Fine friends and readers!
The play of this post-Thanksgiving day is a little schoolie treat. I offer to you the chance to hear itinerant me talking urban sprawl and network technologies in an interview I did with the editor of the Journal of Urban Cultural Studies. My article on Buenos Aires Libre will be published in the journal’s upcoming issue. Check out the podcast of our conversation about my work here.
And that, comrades, is all.
My sincerest apologies, dear readers, for my long absence. The perils and pressures of the academic job market and its accompanying existential dread have kept me away from you. The other thing that has kept me away from you is the subject of this post. I have, to the shock and dismay of many of my friends and loved ones across the country, become a Browns fan.
Before moving to Cleveland I knew nearly nothing about professional football, nor had I ever, excluding my attendance at the occasional super-bowl party (driven in large part by my intense desire to consume chicken wings and queso dip), bothered to watch the sport on television.

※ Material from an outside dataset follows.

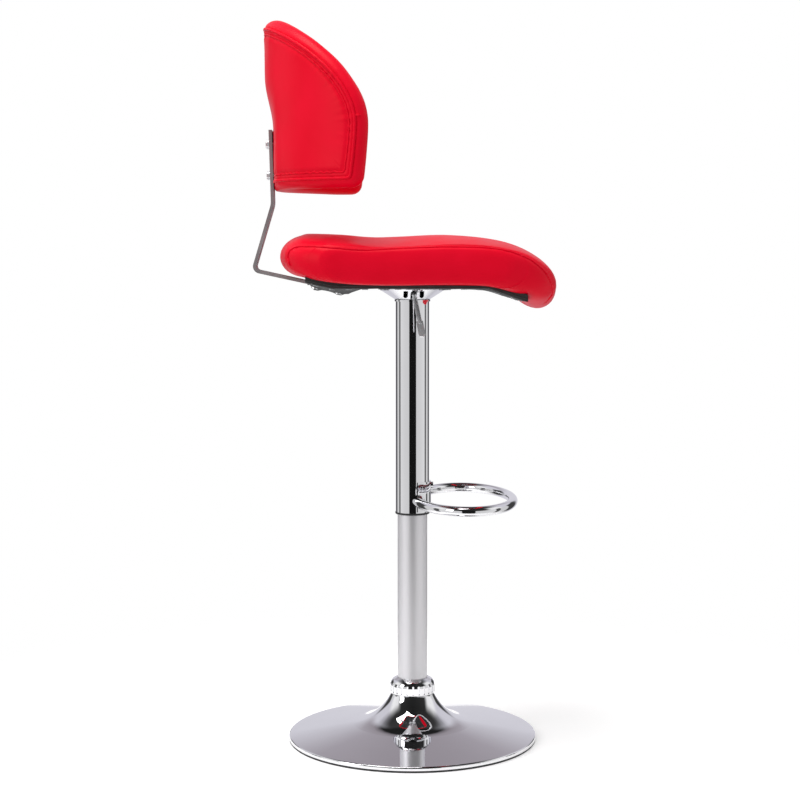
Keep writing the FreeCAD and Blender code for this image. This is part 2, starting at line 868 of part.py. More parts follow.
def seat_board():
    """Moulded ply board, raised at the rear and dropped at the front."""
    screws, up = bar_screw_places()
    board = slab("board_blank", board_line(), number(dim("board_gauge")), dim("board_width"))
    tools = [
        drills("board_nut_holes", PLATE_BOLTS, (0, 0, 1), 4.5, 30.0),
        drills("board_screw_holes", screws, up, 3.0, 17.0),
    ]
    node(less("seat_board_cut", board, fused("board_tools", tools)), "seat_board")
    top = number(dim("board_low")) + number(dim("board_gauge"))
    nut_places = [(x, y, top) for x, y, _ in PLATE_BOLTS]
    node(tee_nuts("board_nuts_group", nut_places, (0, 0, 1), 4.5, 3.0, 9.0, 9.5, 1.4), "board_nuts")
    dust = slab("dust_blank", board_line(0.85), number(dim("dust_gauge")), dim("board_width") - 8.0)
    tools = [
        drills("dust_plate_holes", PLATE_BOLTS, (0, 0, 1), 3.0, 30.0),
        drills("dust_screw_holes", screws, up, 3.0, 17.0),
    ]
    node(less("dust_cover_cut", dust, fused("dust_tools", tools)), "dust_cover")
    node(bolts("bar_screws_group", screws, up, 6.0, 5.0, 3.0, 16.0), "bar_screws")
    return nut_places


def spline_outline(points, tail):
    """A face in the YZ plane bounded by a smooth curve and a straight tail back to its start."""
    curve = Part.BSplineCurve()
    curve.interpolate([FreeCAD.Vector(0, y, z) for y, z in points])
    corners = [points[-1]] + tail + [points[0]]
    back = Part.makePolygon([FreeCAD.Vector(0, y, z) for y, z in corners])
    return Part.Face(Part.Wire([curve.toShape()] + back.Edges))


def cushion_loaf(name, width, corner, shrink):
    """Side profile of the cushion padded across and rounded in plan; shrink draws it in a little."""
    rear_y, rear_z = board_line()[3]
    front_y, front_z = board_line()[0]
    lip = 6.0
    crown = [
        (rear_y + 14.0, rear_z + lip + 4.0), (198.0, 733.0), (204.0, 748.0), (198.5, 770.0), (174.0, 783.0),
        (65.0, 776.5), (-43.0, 781.0), (-112.0, 776.0), (-147.0, 770.0), (-180.0, 757.5), (-205.0, 739.0),
        (-219.0, 714.0), (-220.0, 690.0), (-205.0, 671.0), (-190.0, 670.0),
        (front_y - 5.0, front_z + lip - 2.0),
    ]
    tail = [(y, z + lip) for y, z in board_line()[1:3]]
    side = spline_outline(crown, tail)
    side.translate(FreeCAD.Vector(-width / 2, 0, 0))
    shape = side.extrude(FreeCAD.Vector(width, 0, 0))
    board_top = number(dim("board_low")) + number(dim("board_gauge"))
    squeeze = FreeCAD.Matrix()
    squeeze.scale(1.0, 1 - shrink / 212.0, 1 - shrink / 66.0)
    squeeze.move(FreeCAD.Vector(0, 0, board_top * shrink / 66.0))
    loaf = feature(name + "_loaf", shape.transformGeometry(squeeze))
    half = width / 2
    rear, front = 206.0 - shrink, -224.0 + shrink
    corners = [
        (-half + corner, front),
        (half - corner, front, corner),
        (half, front + corner),
        (half, rear - corner, corner),
        (half - corner, rear),
        (-half + corner, rear, corner),
        (-half, rear - corner),
        (-half, front + corner, corner),
    ]
    plan = new_body(name + "_plan")
    sketch = new_sketch(plan, "XY_Plane", name + "_plan_profile")
    outline(sketch, corners)
    pad = plan.newObject("PartDesign::Pad", name + "_plan_pad")
    pad.Profile = sketch
    pad.Length = 200
    plan.Placement.Base = FreeCAD.Vector(0, 0, 620)
    return shared(name + "_rounded", loaf, plan)


def seat_cushion(nut_places):
    """Foam on the board, and the sewn cover drawn over it."""
    width, corner = number(dim("seat_width")), number(dim("seat_corner"))
    skin = number(dim("cover_gauge"))
    whole = cushion_loaf("cover", width, corner, 0.0)
    core = cushion_loaf("foam", width - 2 * skin, corner - skin, skin)
    pockets = drills("cushion_nut_pockets", nut_places, (0, 0, 1), 9.5, 1.8, -0.2)
    screws, up = bar_screw_places()
    clear = slab("board_space", board_line(), number(dim("board_gauge")), dim("board_width"))
    room = drills("cushion_screw_room", screws, up, 3.0, 18.0)
    tools = fused("cushion_tools", [clear, pockets, room])
    foam = less("seat_foam_cut", core, tools)
    node(foam, "seat_foam")
    node(less("seat_cover_cut", less("cover_open", whole, tools), core), "seat_cover")


# ---- back ----------------------------------------------------------------------------------------

BACK_BOLTS_Z = (921.0, 874.0)


BAR_UPRIGHT = [(213.0, 830.0), (216.0, 942.0)]
BACK_BOLT_HEAD_RAD = 6.2


def bar_lean():
    """How far the bar's upright leans back for each millimetre it rises."""
    (low_y, low_z), (high_y, high_z) = BAR_UPRIGHT
    return (high_y - low_y) / (high_z - low_z)


def bar_rear(height):
    """Y of the bar's rear face behind the back."""
    low_y, low_z = BAR_UPRIGHT[0]
    return low_y + (height - low_z) * bar_lean() + number(dim("bar_gauge")) / 2


def back_bolt_places():
    """Where the bolt heads rest: level heads touch the leaning bar on their lower edge."""
    side = number(dim("bolt_half_gap"))
    clear = BACK_BOLT_HEAD_RAD * bar_lean() + 0.03
    return [(x, bar_rear(z) + clear, z) for z in BACK_BOLTS_Z for x in (-side, side)]


def back_bar():
    """Flat steel bar from under the seat, round behind it and up to the back."""
    route = [
        (0.0, BAR_END, bar_height(BAR_END)),
        (0.0, *BAR_CORNER),
        (0.0, *BAR_UPRIGHT[0]),
        (0.0, *BAR_UPRIGHT[1]),
    ]
    spine = feature("bar_spine", rounded_wire(route, [8.5, 30.0]))
    section = DOC.addObject("Part::Plane", "bar_section_plane")
    bind(section, "Length", dim("bar_width"))
    bind(section, "Width", dim("bar_gauge"))
    first = FreeCAD.Vector(*route[1]) - FreeCAD.Vector(*route[0])
    turn = FreeCAD.Rotation(FreeCAD.Vector(1, 0, 0), FreeCAD.Vector(0, -first.z, first.y), first, "ZXY")
    shift = turn.multVec(FreeCAD.Vector(-number(dim("bar_width")) / 2, -number(dim("bar_gauge")) / 2, 0))
    section.Placement = FreeCAD.Placement(FreeCAD.Vector(*route[0]) + shift, turn)
    blank = swept("bar_blank", spine, section)
    screws, up = bar_screw_places()
    tools = [
        drills("bar_screw_holes", screws, up, 3.0, 12.0, -3.0),
        drills("bar_bolt_holes", back_bolt_places(), (0, -1, 0), 3.0, 12.0, -3.0),
    ]
    node(less("back_bar_cut", blank, fused("bar_tools", tools)), "back_bar")
    places = back_bolt_places()
    node(bolts("back_bolts_group", places, (0, -1, 0), BACK_BOLT_HEAD_RAD, 5.0, 3.0, 16.0), "back_bolts")


BACK_EDGE = [
    (212.0, 1110.0), (191.0, 1101.0), (167.0, 1084.0), (134.0, 1057.0), (96.5, 1019.0),
    (79.0, 995.0), (68.5, 970.0), (63.0, 940.0), (63.0, 885.0), (66.0, 862.0), (74.0, 845.0),
]


def back_side(name, inset):
    """Side elevation of the back, less an inset all round, padded across."""
    low = number(dim("back_low")) + inset
    points = [(y + inset, z - inset) for y, z in BACK_EDGE[:-1]] + [(74.0 + inset, low)]
    curve = Part.BSplineCurve()
    curve.interpolate([FreeCAD.Vector(-250, y, z) for y, z in points])
    corners = [points[-1], (240.0, low), (240.0, points[0][1]), points[0]]
    back = Part.makePolygon([FreeCAD.Vector(-250, y, z) for y, z in corners])
    face = Part.Face(Part.Wire([curve.toShape()] + back.Edges))
    return feature(name, face.extrude(FreeCAD.Vector(500, 0, 0)))


def back_layer(name, inner, outer, inset):
    """One curved layer of the back, wrapped about the column's axis."""
    low, high = dim("back_low"), dim("back_high")
    wrap = ring(name + "_wrap", inner, outer, low, high)
    return shared(name + "_layer", wrap, back_side(name + "_side", inset))


PLY_INSET = 12.0


def back_parts():
    """Curved ply with foam on both faces in one sewn sleeve, and the tee nuts for the bar's bolts."""
    skin = dim("cover_gauge")
    inset = number(skin)
    mid, far = dim("ply_front_rad"), dim("ply_rear_rad")
    nut_face = number(mid) - 0.6
    nut_places = [(x, nut_face, z) for x, _, z in back_bolt_places()]
    room = number(dim("bar_width")) / 2 + 1.0
    channel = box("bar_channel", (-room, 210.2, 830.0), (room, 240.0, 946.0))
    barrels = drills("back_barrels", nut_places, (0, -1, 0), 4.5, 40.0, -35.0)
    seats = drills("back_nut_seats", nut_places, (0, -1, 0), 9.0, 2.6, 0.0)
    tools = fused("back_tools", [channel, barrels, seats])

    sleeve = back_layer("sleeve", dim("pad_front_rad"), dim("pad_rear_rad"), 0.0)
    core = back_layer("core", dim("pad_front_rad") + skin, dim("pad_rear_rad") - skin, inset)
    node(less("back_cover_cut", less("sleeve_open", sleeve, core), tools), "back_cover")
    front = back_layer("front", dim("pad_front_rad") + skin, mid, inset)
    node(less("back_front_foam_cut", front, tools), "back_front_foam")
    ply = back_layer("ply", mid, far, PLY_INSET)
    node(less("back_ply_cut", ply, tools), "back_ply")
    rear = back_layer("rear", far, dim("pad_rear_rad") - skin, inset)
    node(less("back_rear_foam_cut", rear, tools), "back_rear_foam")
    node(tee_nuts("back_nuts_group", nut_places, (0, -1, 0), 4.5, 3.0, 7.4, 9.0, 1.4), "back_nuts")


# ---- build, check and write ----------------------------------------------------------------------

base_shell()
floor_ring()
base_inside()
collar()
column()
thrust_bearing()
gas_rod()
gas_cylinder()
cover_tube()
dome_cover()
taper_socket()
mount_plate()
lever_parts()
footrest()
seat_cushion(seat_board())
back_bar()
back_parts()

DOC.recompute()
faults = []
for item in DOC.Objects:
    if "Invalid" in item.State or "Error" in item.State:
        faults.append(f"{item.Name}: {item.State}")
for item in NODES:
    if item.Shape.isNull() or not item.Shape.isValid():
        faults.append(f"{item.Label}: its shape is null or not valid")
if faults:
    raise SystemExit("\n".join(faults))

os.makedirs("parts", exist_ok=True)
for item in NODES:
    item.Shape.exportStep(os.path.join("parts", item.Label + ".step"))
    print(f"{item.Label}: {len(item.Shape.Solids)} solid(s), {item.Shape.Volume / 1000:.2f} cm3")
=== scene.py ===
import json
import math

import bmesh
import bpy
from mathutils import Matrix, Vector, noise
from mathutils.bvhtree import BVHTree
from mathutils.kdtree import KDTree


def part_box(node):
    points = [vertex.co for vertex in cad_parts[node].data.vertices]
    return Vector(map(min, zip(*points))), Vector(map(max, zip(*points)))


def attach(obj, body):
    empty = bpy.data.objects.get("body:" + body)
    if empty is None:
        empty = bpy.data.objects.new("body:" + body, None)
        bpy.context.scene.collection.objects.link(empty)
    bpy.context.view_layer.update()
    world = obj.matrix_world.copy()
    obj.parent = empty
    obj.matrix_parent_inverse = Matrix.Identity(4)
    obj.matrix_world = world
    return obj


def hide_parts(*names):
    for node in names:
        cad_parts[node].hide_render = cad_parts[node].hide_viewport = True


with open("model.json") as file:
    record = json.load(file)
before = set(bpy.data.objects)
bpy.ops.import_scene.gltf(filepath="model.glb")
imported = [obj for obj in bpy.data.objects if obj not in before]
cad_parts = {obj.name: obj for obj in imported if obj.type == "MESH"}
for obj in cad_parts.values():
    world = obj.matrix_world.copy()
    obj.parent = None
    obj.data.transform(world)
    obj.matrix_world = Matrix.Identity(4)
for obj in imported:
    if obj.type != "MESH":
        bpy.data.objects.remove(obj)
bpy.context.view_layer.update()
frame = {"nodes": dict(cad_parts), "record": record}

# Looks of a height-adjustable swivel stool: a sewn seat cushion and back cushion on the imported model,
# with the cloth under the seat, the seams, and a material for every metal, rubber and wooden part.
# Lengths are in metres. The front of the stool faces -Y, and the column stands on the Z axis.

MM = 0.001

# ---- seat, as a thick sheet that follows a curve from its rear to its front ------------------------

SEAT_HALF_WIDTH = 214 * MM
SEAT_CORNER = 62 * MM
SEAT_FRONT_BOW = 57 * MM
SEAT_REAR_BOW = 22 * MM
# centre of the padding seen from the side (Y, Z) and half its thickness there, from rear to front
SEAT_LINE = [
    (172, 752, 30), (110, 746, 34), (50, 742.5, 33.5), (-45, 744.5, 35.5), (-105, 742, 35),
    (-145, 732.5, 34.5), (-172, 718, 32.0), (-190.5, 697, 26.5),
]
SEAT_CROWN = 13 * MM
SEAT_TUCK = 2.5 * MM
SEAT_FILLET = 11 * MM
SEAT_SIDE_BULGE = 1.2 * MM
SEAT_SWELL_CAP = 4 * MM
SEAT_CORD = 1.3 * MM
BOARD_GAP = 0.4 * MM
# the side panel's seam (Y, Z), from the rear round over the top and down the front
SEAT_SEAM = [
    (183, 738), (187, 755), (170, 767), (120, 765), (70, 762), (10, 765), (-60, 767), (-110, 764),
    (-150, 754), (-178, 737), (-196, 715), (-202, 697), (-194, 683),
]

# ---- back, wrapped about the column and described in its developed plane (arc length, height) ------

BACK_RADIUS = 207.5 * MM
BACK_HALF_THICK = 16.8 * MM
BACK_HALF_ARC = 254.5 * MM
BACK_ARCH_POWER = 1.08
BACK_SHOULDER = 941 * MM
BACK_RISE = 165.5 * MM
BACK_LOW = 850 * MM
BACK_CORNER = 18 * MM
BACK_SIDE_LEAN = 6.5 * MM
BACK_PIPING_INSET = 13 * MM
BACK_SEAM_INSET = 22 * MM
BACK_FRONT_INSET = 15 * MM
BACK_FILL_INSET = 42 * MM
BACK_JOINT = 951 * MM
BACK_JOINT_SHARE = 0.55
BACK_SWELL_CAP = 3.5 * MM
BACK_CORD = 2.3 * MM
BACK_SEAM_CORD = 1.4 * MM
BACK_FRONT_CORD = 2.1 * MM
BACK_JOINT_CORD = 1.3 * MM
# where the bar holds the rear padding in: how deep, and over which distances from the middle and heights
BAR_DENT = 12.8 * MM
BAR_DENT_ACROSS = (26 * MM, 100 * MM)
BAR_DENT_UP = (943 * MM, 1022 * MM)
# lengths over which the small gathers at a seam come and go, and over which their spacing wanders
PUCKER_PATCH = 50 * MM
PUCKER_STRAY = 30 * MM


# ---- small helpers ---------------------------------------------------------------------------------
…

But Cleveland is a football city. It is populated by long-suffering, devoted, blindly faithful lovers of the Browns. And such fervor, despite abysmal evidence of the team’s inability to succeed, does much to woo the uninitiated. The sheer commitment Clevelanders are willing to offer the Browns is astounding. So astounding, in fact, that in less than a year its pull was strong enough to put me on a bar stool in front of a screen, screaming and weeping and drinking, to watch the opening game against the Browns’ long-time nemesis, the Pittsburgh Steelers.
It did not, initially, go well. As I sipped my second beer, I watched the Browns crawl into half-time down a painful 24 points. This was a familiar sort of awful for fans. Since the 1999 season, the Browns had lost 27 games to the Steelers. Cleveland’s most beloved team has also logged a painful ten years since they managed to win an opening game.
But in the second half, we (you see how bad it’s gotten… ‘we’?) pulled it together to close the Steeler’s lead. Quarterback Brian Hoyer (an Ohio boy making good) won 230 yards—this includes a glorious 9-yard touchdown to Travis Benjamin. It was beautiful.
Yes, Browns’ punter Spencer Lanning was literally kicked in the face by the Steeler’s Antonio Brown. And yes, when all was said and done, we lost: 27-30.
But for a minute, it felt like we might win. And I’ve never seen anything like the manic, if still somewhat cautious, joy that filled that bar. Never. I swooned in that second half. I was moved. I screamed. I became a Browns fan.
I think the charm of sports (though I myself have never played or followed until finding myself at that West side bar, in this odd Rust Belt metropolis) is in the way they help us tell stories about ourselves. And the story of the Browns is compelling because it seems so well-matched to the story of the city the team inhabits.
Cleveland has deeply felt the the blows of the post-industrial economy. The city was among the hardest hit by the fallout of the 2008 financial crisis. It was, long before that, devastated by the fall of industry. It, in short, has had a very hard time figuring out what it might take to win in a world that is quick to turn from the gifts it has (and has been asked) to offer.
The Browns’ history parallels the city’s own suffering. Like Cleveland, the team had its hey day. In the 50s and early 60s they were the league’s premier franchise. And then, the crash. Since the team’s last championship victory in 1964, its showing has been meager. A friend of mine told me that apparently their loosing streak is so bad as to be statistically, strikingly anomalous. It would be easier to accidentally win a championship than it would be to lose as often as the Browns have lost.
But this city loves them anyway. And so do I. Maybe because the one thing a city needs to survive the wild ups and downs of the shifting market is the same thing it needs to support a perpetually losing football team: hope. If we make different choices, if we build a future out of the stuff of our battered dreams, however implausible, maybe we might have a chance.
I am not a fan of the speculative capitalist economy. I’m not a fan of the Steelers. These negative statements share a foundation in the belief that the way things have been does not foreclose their possible futures. Change is possible. Cleveland could win.
And, if you’ve been following, they just might. The Browns’ played the Steelers again on October 12th. Final score? Browns 31, Steelers 10.
And nobody got kicked in the face.
The future, my friends, for our cities, for all of our teams, is wide, wide open.